Eagle and Smith were aware of the huge appeal of socialist policies to Labour’s members, having seen them win the 2015 leadership election. The so-called Independent Group need not worry about Labour members, but it has a bigger headache: the huge popularity of the 2017 Labour manifesto with the public.

This is why taking Watson’s advice would be disastrous. Labour has tried pitching Tory-lite austerity to the electorate. Its vote was in steady decline up to 2015, and the collapse of social democratic parties across Europe shows Labour’s likely fate if it tries to take that road again. 

Liberal critics of Corbyn’s claim that given the dismal record of the Tory government, Labour ought to have a commanding lead in the polls rather than merely be neck and neck (or, in less accurate descriptions such as those favoured by BBC Question Time, miles behind).

But if the public were crying out for a pro-EU, economically and socially liberal party, they could opt for one: the Liberal Democrats, whose support remains in the doldrums.

What the liberal media and many Labour MPs have not grasped is the sea change in British politics that has been building since the bankers’ crash of 2007. No party whose pitch is to maintain the status quo has a hope of succeeding in such a climate. The battle is between the politics of hope, exemplified by Corbyn’s Labour, and those of fear and hatred, skilfully played on by the Tories and the fouler creatures lurking to their right.

MPs who oppose the shift left by Labour’s enormous membership claim a greater legitimacy through their election by the public. But as YouGov found in 2017, only 6 per cent of Labour voters said they voted primarily for their local MP — less than half of the number who voted Labour because of Corbyn (13 per cent) and less than a quarter of the number who voted for its socialist programme (28 per cent).

We saw exposed in the expenses scandal the sense of entitlement that pervades Westminster, seeing MPs who thought nothing of hounding so-called “benefit cheats” happily allow the public to generously sponsor their own lifestyles.

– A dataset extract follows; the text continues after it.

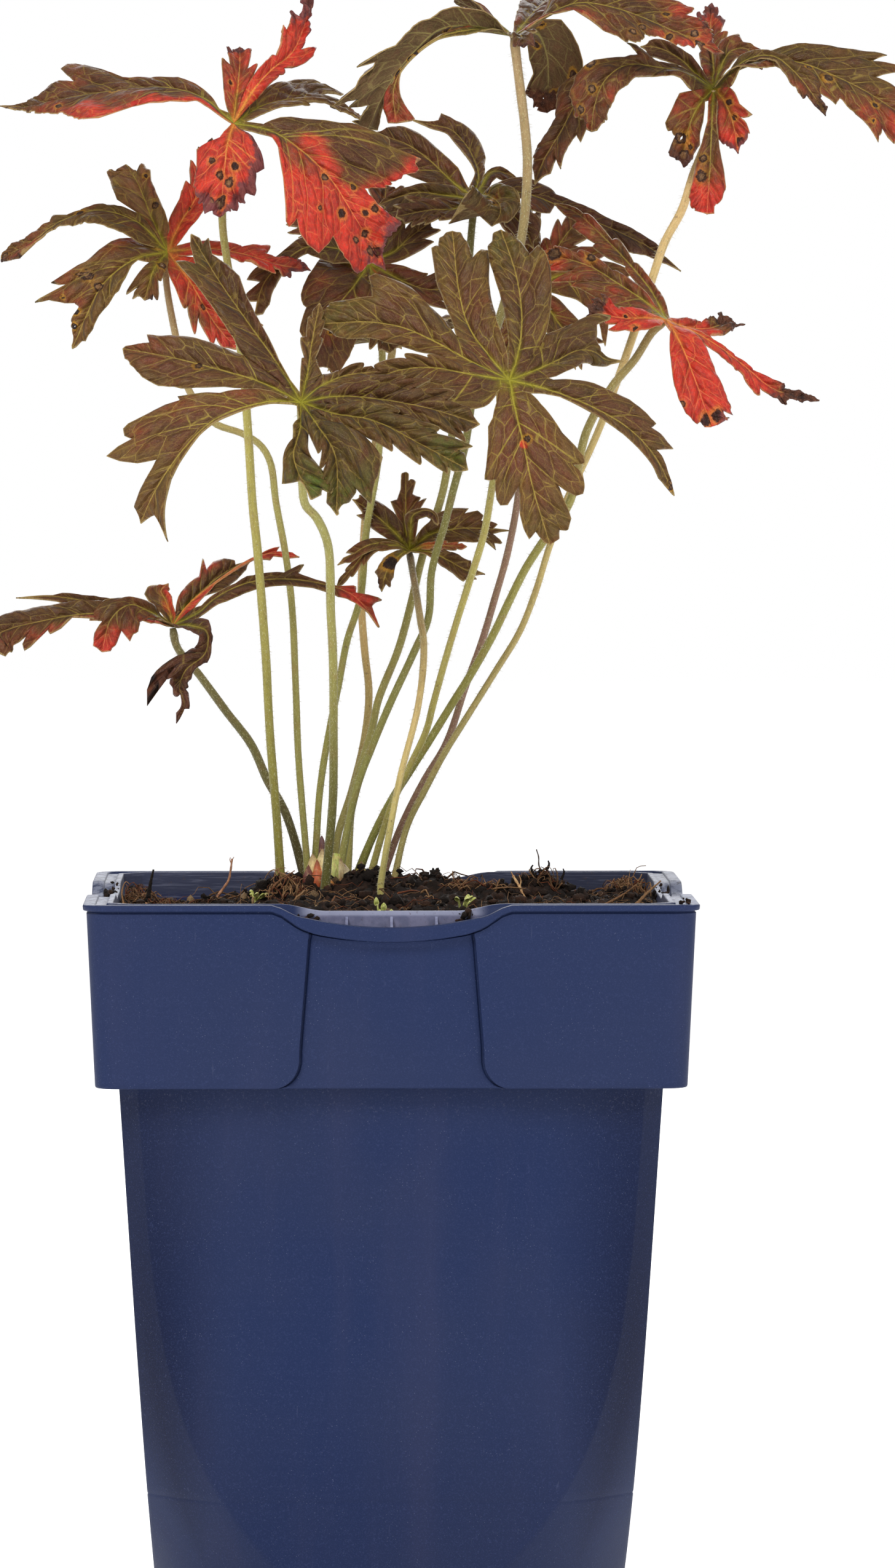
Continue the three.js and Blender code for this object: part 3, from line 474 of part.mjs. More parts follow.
// petioles and blades that pass each other keep a gap
for (let i = 0; i < names.length; i++) {
  for (let j = 0; j < names.length; j++) {
    if (i === j) continue;
    if (petioles[names[j]].intersect(blades[names[i]]).volume() > 1e-6) {
      blades[names[i]] = largest(blades[names[i]].subtract(petioleSolid(names[j], clearance)));
    }
  }
}
for (let i = 0; i < names.length; i++) {
  for (let j = i + 1; j < names.length; j++) {
    if (blades[names[i]].intersect(blades[names[j]]).volume() > 1e-6) {
      blades[names[j]] = largest(blades[names[j]].subtract(bladeSolid(names[i], clearance)));
    }
  }
}

for (const n of names) {
  blades[n] = largest(blades[n].simplify(0.06));
  petioles[n] = largest(petioles[n].simplify(0.04));
}

const group = new THREE.Group();
function place(name, solid, color, roughness) {
  const mesh = new THREE.Mesh(geometryOf(solid), new THREE.MeshStandardMaterial({ color, roughness, metalness: 0 }));
  mesh.name = name;
  group.add(mesh);
}
place('pot', potSolid, '#2b3560', 0.5);
place('potting_soil', soilSolid, '#33241b', 0.95);
place('crown', crownSolid, '#8a5a34', 0.7);
const BLADE_COLOURS = {
  red_upper_left: '#b3402c', left: '#6d5a38', top_centre: '#4f4a2a', top_right: '#5c4a2e', right_red: '#b8472f',
  dark_centre: '#4a3222', brown_behind_right: '#6b3a28', brown_behind_left: '#58462c', front_right: '#5e4d2c',
  front_left: '#55502c', small_centre: '#5a3a2a', lower_left: '#5a3a30', rear: '#554a2c',
};
const PETIOLE_COLOURS = { brown_behind_right: '#5b3a40', rear: '#a98f66', small_centre: '#b5a873', lower_left: '#5f5c33' };
for (const n of names) {
  place(`leaf_${n}`, blades[n], BLADE_COLOURS[n], 0.6);
  place(`petiole_${n}`, petioles[n], PETIOLE_COLOURS[n] ?? '#80883f', 0.6);
}
for (const [n, t] of Object.entries(TRIM)) place(n, t.solid, t.color, 0.8);

export default group;
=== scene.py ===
# Hardy geranium in its square nursery pot: the looks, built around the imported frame.
import bpy, bmesh, math
import numpy as np
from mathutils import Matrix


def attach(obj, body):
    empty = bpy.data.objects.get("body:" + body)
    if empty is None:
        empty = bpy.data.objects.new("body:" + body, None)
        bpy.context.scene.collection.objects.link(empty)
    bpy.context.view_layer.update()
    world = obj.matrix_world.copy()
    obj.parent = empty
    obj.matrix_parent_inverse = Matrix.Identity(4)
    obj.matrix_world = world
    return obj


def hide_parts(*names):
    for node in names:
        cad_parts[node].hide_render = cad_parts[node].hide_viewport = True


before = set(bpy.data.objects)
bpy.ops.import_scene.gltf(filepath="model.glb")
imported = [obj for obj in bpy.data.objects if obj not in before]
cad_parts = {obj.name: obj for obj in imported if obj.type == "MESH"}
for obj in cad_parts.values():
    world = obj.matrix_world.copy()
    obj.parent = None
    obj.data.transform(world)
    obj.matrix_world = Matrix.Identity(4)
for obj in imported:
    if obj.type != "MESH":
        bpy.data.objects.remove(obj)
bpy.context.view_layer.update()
MM = 0.001

# ------------------------------------------------------------------ small maths
def nrm(v):
    v = np.asarray(v, float)
    return v / np.maximum(np.linalg.norm(v, axis=-1, keepdims=True), 1e-12)

def sm(x, a, b):
    t = np.clip((np.asarray(x, float) - a) / (b - a), 0, 1)
    return t * t * (3 - 2 * t)

def spline(P, n, per=24):
    """centripetal Catmull-Rom through P, n points equally spaced along it"""
    P = np.asarray(P, float); k = len(P)
    if k == 2:
        u = np.linspace(0, 1, n)[:, None]
        return P[0] * (1 - u) + P[1] * u
    Q = np.vstack([2 * P[0] - P[1], P, 2 * P[-1] - P[-2]]); out = []
    for i in range(1, k):
        p0, p1, p2, p3 = Q[i - 1], Q[i], Q[i + 1], Q[i + 2]
        t0 = 0.0; t1 = t0 + np.linalg.norm(p1 - p0) ** .5; t2 = t1 + np.linalg.norm(p2 - p1) ** .5; t3 = t2 + np.linalg.norm(p3 - p2) ** .5
        t = np.linspace(t1, t2, per, endpoint=(i == k - 1))[:, None]
        A1 = (t1 - t) / (t1 - t0) * p0 + (t - t0) / (t1 - t0) * p1
        A2 = (t2 - t) / (t2 - t1) * p1 + (t - t1) / (t2 - t1) * p2
        A3 = (t3 - t) / (t3 - t2) * p2 + (t - t2) / (t3 - t2) * p3
        B1 = (t2 - t) / (t2 - t0) * A1 + (t - t0) / (t2 - t0) * A2
        B2 = (t3 - t) / (t3 - t1) * A2 + (t - t1) / (t3 - t1) * A3
        out.append((t2 - t) / (t2 - t1) * B1 + (t - t1) / (t2 - t1) * B2)
    out = np.vstack(out); d = np.r_[0, np.cumsum(np.linalg.norm(np.diff(out, axis=0), axis=1))]
    u = np.linspace(0, d[-1], n)
    return np.stack([np.interp(u, d, out[:, c]) for c in range(3)], 1)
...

Part of that corruption comes from the untouchable status of MPs, who in safe seats can effectively be given jobs for life. And the unrepresentative nature of Parliament explains why so many MPs lag so far behind the political developments that have changed Britain. 

Mechanisms to make MPs more accountable should include a requirement to go back to the electorate if you abandon the programme and party you were elected to support.

But from atrophied local government to our unelected Lords, the whole model of governance in this country needs a radical overhaul.

Our movement should be looking at how we democratise our communities from the workplace to the town hall — and in so doing strengthen and deepen the advance of socialism and its resistance to institutional and corporate counter-attack.